=== Supplied data ===
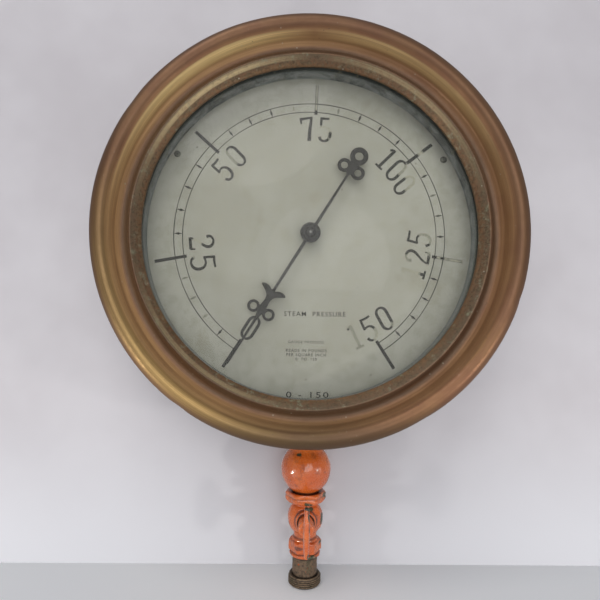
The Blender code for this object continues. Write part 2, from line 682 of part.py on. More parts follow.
# pierced discs, (along, aside, outer radius, hole radius); radii are in mm, unscaled
POINTER_RINGS = [(69.2, 6.6, 4.5, 2.85), (69.2, -6.6, 4.5, 2.85),
                 (-58.4, 6.0, 5.2, 3.0), (-58.4, -6.0, 5.2, 3.0), (-70.2, 0.0, 6.9, 3.45)]
# web between the tail discs, (along, aside)
POINTER_WEB = [(-53.0, 0.0), (-57.5, 4.0), (-66.0, 3.6), (-66.0, -3.6), (-57.5, -4.0)]
# hub, (radius, h)
HUB_PROFILE = [(2.5, 5.2), (2.5, POINTER_FRONT + GAP), (7.6, POINTER_FRONT + GAP), (7.9, 9.4),
               (7.2, 10.6), (3.2, 11.2), (2.2, 11.8)]


def needle_point(along, aside):
    """Face coordinates of a pointer table entry."""
    along, aside = along * POINTER_SCALE, aside * POINTER_SCALE
    sine, cosine = clock(1.0, REST_CLOCK)
    return (along * sine + aside * cosine, along * cosine - aside * sine)


def build_pointer():
    outline = ([needle_point(along, aside) for along, aside in POINTER_EDGE]
               + [needle_point(along, -aside) for along, aside in POINTER_EDGE[::-1]])
    pointer = plate(outline, POINTER_BACK, POINTER_FRONT, "pointer")
    # discs and web stand slightly proud of the blade
    disc_span = (POINTER_BACK - 0.1, POINTER_FRONT + 0.1)
    discs = [face_rod(needle_point(along, aside), *disc_span, outer_r, 18)
             for along, aside, outer_r, _ in POINTER_RINGS]
    centre_disc = face_rod(AXIS, *disc_span, 6.0)
    web = plate([needle_point(*point) for point in POINTER_WEB],
                POINTER_BACK - 0.05, POINTER_FRONT + 0.05)
    pointer = join(pointer, *discs, centre_disc, web)
    holes = []
    for along, aside, _, hole_r in POINTER_RINGS:
        holes += drills([needle_point(along, aside)], POINTER_BACK, POINTER_FRONT, hole_r, 14)
    holes += drills([AXIS], POINTER_BACK, POINTER_FRONT, 2.9, 14)
    dress(cut(pointer, *holes), BLACK)

    hub = turned_at(AXIS, HUB_PROFILE, 18, "pointer_hub")
    dress(cut(hub, face_rod(AXIS, 0, 20, 1.95)), BLACK)


# =============================================================================
# siphon, cock and inlet
# =============================================================================
def arc(centre_z, radius, start, end, steps):
    """Part circle in the (radius, z) plane, angles from the equator, degrees."""
    return [polar((0, centre_z), radius, math.radians(start + (end - start) * i / steps))
            for i in range(steps + 1)]


def latitude(neck_r, ball_r):
    """Degrees from the equator at which a ball narrows to neck_r."""
    return math.degrees(math.acos(neck_r / ball_r))


def build_siphon():
    """Hollow ball with a neck at each end, its inner tube and the union collar."""
    inner_r = BALL_R - BALL_WALL
    foot_z, top_z = 57.2, 111.8
    globe = ([(9.7, foot_z)]
             + arc(BALL_Z, BALL_R, -latitude(9.72, BALL_R), latitude(11.5, BALL_R), 10)
             + [(11.5, top_z), (8.9, top_z)]
             + arc(BALL_Z, inner_r, latitude(8.9, inner_r), -latitude(6.3, inner_r), 6)
             + [(6.3, foot_z)])
    dress(turn_stem(globe, 24, "siphon_globe"), ORANGE)

    dress(turn_stem([(3.2, 58.0), (3.2, 89.5), (2.2, 89.5), (2.2, 57.0), (6.0, 57.0),
                     (6.0, 58.0)], 16, "siphon_tube"), BRONZE)

    collar = hexagon(COLLAR_FLATS, COLLAR_BOTTOM, COLLAR_TOP, chamfer=1.6, name="union_collar")
    bore = stem_rod(42, 70, 10.05, 24)
    seat = stem_rod(59.2, 60.9, 10.0, 28, top_radius=11.7)
    dress(cut(collar, bore, seat), ORANGE)


def build_cock():
    shank_z, neck_r = HEX_BOTTOM + 10.0, 9.6
    profile = ([(0, shank_z), (10.0, shank_z), (10.0, WAIST_Z - 1.4), (WAIST_R, WAIST_Z + 0.4)]
               + arc(COCK_Z, COCK_R, -latitude(WAIST_R + 0.4, COCK_R),
                     latitude(neck_r, COCK_R), 8)
               + [(neck_r, 56.8), (0, 56.8)])
    foot_top = HEX_BOTTOM + 8.0
    foot = [(0, HEX_BOTTOM), (HEX_FOOT_R - 0.8, HEX_BOTTOM), (HEX_FOOT_R, HEX_BOTTOM + 0.8),
            (HEX_FOOT_R, foot_top), (0, foot_top)]
    plug_boss = plug_rod(-14.6, 13.4, 8.0, 24)
    cock = join(turn_stem(profile, 24, "cock_body"),
                hexagon(HEX_FLATS, HEX_BOTTOM + 3.2, HEX_TOP, chamfer=1.2),
                turn_stem(foot, 24), plug_boss)
    waterway = stem_rod(0, 70, WATERWAY_R, 16)
    nipple_bore = stem_rod(0, NIPPLE_TOP + GAP, NIPPLE_R + GAP, 24)
    plug_bore = plug_rod(-20, 20, 6.7, 24, back_radius=5.3)
    dress(cut(cock, waterway, nipple_bore, plug_bore), ORANGE)


# slices of the thumb lever: z from the plug axis, half thickness, front y, back y
LEVER_SLICES = ((18.3, 0.8, -33.6, -31.4), (17.3, 1.7, -35.0, -29.4), (12.5, 2.0, -36.8, -27.2),
                (5.5, 2.4, -38.0, -24.8), (-5.5, 2.4, -38.0, -24.8), (-12.5, 2.0, -36.8, -27.2),
                (-17.3, 1.7, -35.0, -29.4), (-18.3, 0.8, -33.6, -31.4))


def lever_ring(z, half_t, y_front, y_back):
    """One slice of the thumb lever, rounded in plan."""
    turns = [2 * math.pi * i / 12 for i in range(12)]
    middle, half_depth = (y_front + y_back) / 2, (y_back - y_front) / 2
    return [datum_point(half_t * math.cos(turn), middle + half_depth * math.sin(turn), PLUG_Z + z)
            for turn in turns]


def build_plug():
    """Taper plug with its tee lever; the cross hole stands upright, so the cock is open."""
    plug = plug_rod(-13.6, 13.0, 6.17, 24, back_radius=5.24, name="cock_plug")
    lever = loft([lever_ring(*row) for row in LEVER_SLICES], "tool")
    neck = plug_rod(-27.0, -13.4, 5.9, 20, back_radius=6.12)
    stud = plug_rod(12.8, 21.8, 3.2, 16)
    cross_hole = stem_rod(PLUG_Z - 12, PLUG_Z + 12, 3.6, 14)
    dress(cut(join(plug, neck, stud, lever), cross_hole), ORANGE)

    washer_back = 15.2
    # name, front y, back y, radius, sides
    for name, front, back, radius, sides in (
            ("plug_washer", 13.8, washer_back, 7.6, 24),
            ("plug_nut", washer_back + GAP, 20.4, 6.4, 6)):
        blank = plug_rod(front, back, radius, sides, name=name)
        hole = plug_rod(front - OVERSHOOT, back + OVERSHOOT, STUD_HOLE_R, 16)
        dress(cut(blank, hole), BRIGHT_BRASS)


def build_inlet():
    nipple_bottom = RING_BOTTOM + 1.6
    dress(turn_stem([(NIPPLE_R, nipple_bottom), (NIPPLE_R, NIPPLE_TOP),
                     (NIPPLE_BORE_R, NIPPLE_TOP), (NIPPLE_BORE_R, nipple_bottom)],
                    24, "inlet_nipple"), DARK_PIPE)
    ring_top = RING_BOTTOM + RING_HEIGHT
    bore_r = NIPPLE_R + GAP
    dress(turn_stem([(RING_R - 0.6, RING_BOTTOM), (RING_R, RING_BOTTOM + 0.6),
                     (RING_R, ring_top - 0.9), (RING_R - 0.9, ring_top),
                     (bore_r, ring_top), (bore_r, RING_BOTTOM)], 24, "inlet_ring"), DARK_PIPE)


# =============================================================================
# assembly
# =============================================================================
# joint axes and the moving pieces that carry their origin on them
JOINTS = (
    (face_point(*FLEX, TUBE_H), ("tube_tip", "tip_pin")),
    (face_point(*SECTOR, SECTOR_BACK), ("sector_gear", "sector_arbor", "tail_pin")),
    (face_point(*TAIL, LINK_BACK), ("link",)),
    (face_point(*AXIS, 0), ("pointer", "pointer_hub", "center_arbor", "pinion",
                            "hairspring_collet")),
    (datum_point(0, 0, PLUG_Z), ("cock_plug", "plug_washer", "plug_nut")),
)


def set_origins():
    """Move the origins onto the joints without moving the pieces."""
    for point, names in JOINTS:
        for name in names:
            ob = bpy.data.objects[name]
            ob.data.transform(Matrix.Translation(-point))
            ob.location = point


def hang_on_frame():
    """Parent every piece to the empty that puts the case back's centre at the origin."""
    frame = bpy.data.objects.new("gauge_frame", None)
    bpy.context.scene.collection.objects.link(frame)
    frame.location = datum_point(0, CASE_BACK - DIAL_Y, -DIAL_Z)
    for ob in list(bpy.context.scene.objects):
        if ob.type == 'MESH':
            ob.parent = frame


for old in list(bpy.data.objects):
    bpy.data.objects.remove(old, do_unlink=True)

build_case()
build_front()
build_dial()
build_socket()
build_tube()
build_tube_tip()
build_sector()
build_pinion()
build_arbors()
build_movement_plates()
build_pillars()
build_link()
build_hairspring()
build_pointer()
build_siphon()
build_cock()
build_plug()
build_inlet()
set_origins()
hang_on_frame()
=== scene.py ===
"""Looks for a dial steam gauge standing on a ball siphon and a plug cock.

Lengths are in millimetres unless a name says otherwise.  The gauge axis is the
Y axis and the dial looks towards -Y, so a height in front of the dial is
y = FACE - height.  The stem is vertical, on x = 0, y = STEM_Y, and its heights
are counted up from BASE.  The plug of the cock turns about a line parallel to Y.
"""
import math

import bmesh
import bpy
import numpy as np
from mathutils import Matrix, Vector, noise


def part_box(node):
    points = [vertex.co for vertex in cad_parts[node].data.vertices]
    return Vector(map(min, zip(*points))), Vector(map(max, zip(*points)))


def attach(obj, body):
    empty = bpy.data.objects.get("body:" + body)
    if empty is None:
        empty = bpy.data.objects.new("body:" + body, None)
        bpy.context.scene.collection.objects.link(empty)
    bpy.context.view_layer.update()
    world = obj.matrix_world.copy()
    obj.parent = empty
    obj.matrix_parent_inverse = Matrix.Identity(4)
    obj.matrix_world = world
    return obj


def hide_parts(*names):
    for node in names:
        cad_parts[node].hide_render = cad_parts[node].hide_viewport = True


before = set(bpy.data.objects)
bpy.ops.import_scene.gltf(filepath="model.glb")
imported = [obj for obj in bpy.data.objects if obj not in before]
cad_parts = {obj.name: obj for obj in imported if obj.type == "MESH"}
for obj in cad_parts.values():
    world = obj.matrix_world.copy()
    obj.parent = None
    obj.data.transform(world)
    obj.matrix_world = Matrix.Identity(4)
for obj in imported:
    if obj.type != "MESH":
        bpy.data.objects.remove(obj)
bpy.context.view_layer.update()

MM = 0.001


def cad(node):
    """Low and high corner of a CAD piece."""
    low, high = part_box(node)
    return np.array(low) * 1000.0, np.array(high) * 1000.0


FACE = float(cad("dial_plate")[0][1])
STEM_Y = float(cad("inlet_ring")[0][1] + cad("inlet_ring")[1][1]) / 2
BASE = -264.0                            # drawing datum on the stem axis
FOOT = cad("inlet_ring")[0][2]           # bottom of the object
BACK_Y = cad("case_shell")[1][1]
PLUG_Z = 40.5                            # plug axis above BASE


def face_span(node):
    """Back and front height of a CAD piece, off the dial."""
    low, high = cad(node)
    return FACE - high[1], FACE - low[1]


def plug_span(node):
    """Front and back end of a CAD piece along the plug axis, off the stem axis."""
    low, high = cad(node)
    return low[1] - STEM_Y, high[1] - STEM_Y


def stem_span(node):
    """Bottom and top of a CAD piece above BASE."""
    low, high = cad(node)
    return low[2] - BASE, high[2] - BASE


# =============================================================================
# shading tools
# =============================================================================
def rgb(*channels):
    """sRGB 0-255 to a linear colour."""
    parts = [c / 255.0 for c in channels]
    return (*(c / 12.92 if c <= 0.04045 else ((c + 0.055) / 1.055) ** 2.4 for c in parts), 1.0)


class Wire:
    """A node output; arithmetic on it adds math nodes."""

    def __init__(self, graph, socket):
        self.graph, self.socket = graph, socket

    def __add__(self, other):
        return self.graph.math('ADD', self, other)

    def __sub__(self, other):
        return self.graph.math('SUBTRACT', self, other)

    def __rsub__(self, other):
        return self.graph.math('SUBTRACT', other, self)

    def __mul__(self, other):
        return self.graph.math('MULTIPLY', self, other)

    def clamped(self):
        """Hold the math node behind this wire to 0..1."""
        self.socket.node.use_clamp = True
        return self

    def ease(self, start, end, low=0.0, high=1.0, interpolation='SMOOTHSTEP'):
        """Go from low where the value is start to high where it is end."""
        return self.graph.node("ShaderNodeMapRange", {
            "Value": self, "From Min": start, "From Max": end, "To Min": low, "To Max": high},
            interpolation_type=interpolation)

    def band(self, one_side, other_side):
        """Product of two eases, 1 between them; each side is (where 0, where 1)."""
        return self.ease(*one_side) * self.ease(*other_side)


class Graph:
    """Builds nodes in a node tree."""

    def __init__(self, tree):
        self.tree = tree

    def put(self, socket, value):
        if isinstance(value, Wire):
            self.tree.links.new(value.socket, socket)
        else:
            socket.default_value = value

    def node(self, kind, inputs=None, output=0, **settings):
        node = self.tree.nodes.new(kind)
        for key, value in settings.items():
            setattr(node, key, value)
        for key, value in (inputs or {}).items():
            self.put(node.inputs[key], value)
        return Wire(self, node.outputs[output])

    def math(self, operation, *values):
        return self.node("ShaderNodeMath", dict(enumerate(values)), operation=operation)

    def maximum(self, first, second):
        return self.math('MAXIMUM', first, second)

    def split(self, vector):
        x = self.node("ShaderNodeSeparateXYZ", {0: vector})
        return [Wire(self, socket) for socket in x.socket.node.outputs]

    def ramp(self, factor, stops):
        """Colour ramp; stops are (position, colour)."""
        wire = self.node("ShaderNodeValToRGB", {0: factor})
        ramp = wire.socket.node.color_ramp
        while len(ramp.elements) < len(stops):
            ramp.elements.new(0.5)
        for element, (position, colour) in zip(ramp.elements, stops):
            element.position = position
            element.color = colour
        return wire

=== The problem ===
Exactly the lines above from the one with "build_case()" to the one with "obj.data.transform(world)", both included, are to be quoted; leave the rest out.

=== Solution for this exercise ===
build_case()
build_front()
build_dial()
build_socket()
build_tube()
build_tube_tip()
build_sector()
build_pinion()
build_arbors()
build_movement_plates()
build_pillars()
build_link()
build_hairspring()
build_pointer()
build_siphon()
build_cock()
build_plug()
build_inlet()
set_origins()
hang_on_frame()
=== scene.py ===
"""Looks for a dial steam gauge standing on a ball siphon and a plug cock.

Lengths are in millimetres unless a name says otherwise.  The gauge axis is the
Y axis and the dial looks towards -Y, so a height in front of the dial is
y = FACE - height.  The stem is vertical, on x = 0, y = STEM_Y, and its heights
are counted up from BASE.  The plug of the cock turns about a line parallel to Y.
"""
import math

import bmesh
import bpy
import numpy as np
from mathutils import Matrix, Vector, noise


def part_box(node):
    points = [vertex.co for vertex in cad_parts[node].data.vertices]
    return Vector(map(min, zip(*points))), Vector(map(max, zip(*points)))


def attach(obj, body):
    empty = bpy.data.objects.get("body:" + body)
    if empty is None:
        empty = bpy.data.objects.new("body:" + body, None)
        bpy.context.scene.collection.objects.link(empty)
    bpy.context.view_layer.update()
    world = obj.matrix_world.copy()
    obj.parent = empty
    obj.matrix_parent_inverse = Matrix.Identity(4)
    obj.matrix_world = world
    return obj


def hide_parts(*names):
    for node in names:
        cad_parts[node].hide_render = cad_parts[node].hide_viewport = True


before = set(bpy.data.objects)
bpy.ops.import_scene.gltf(filepath="model.glb")
imported = [obj for obj in bpy.data.objects if obj not in before]
cad_parts = {obj.name: obj for obj in imported if obj.type == "MESH"}
for obj in cad_parts.values():
    world = obj.matrix_world.copy()
    obj.parent = None
    obj.data.transform(world)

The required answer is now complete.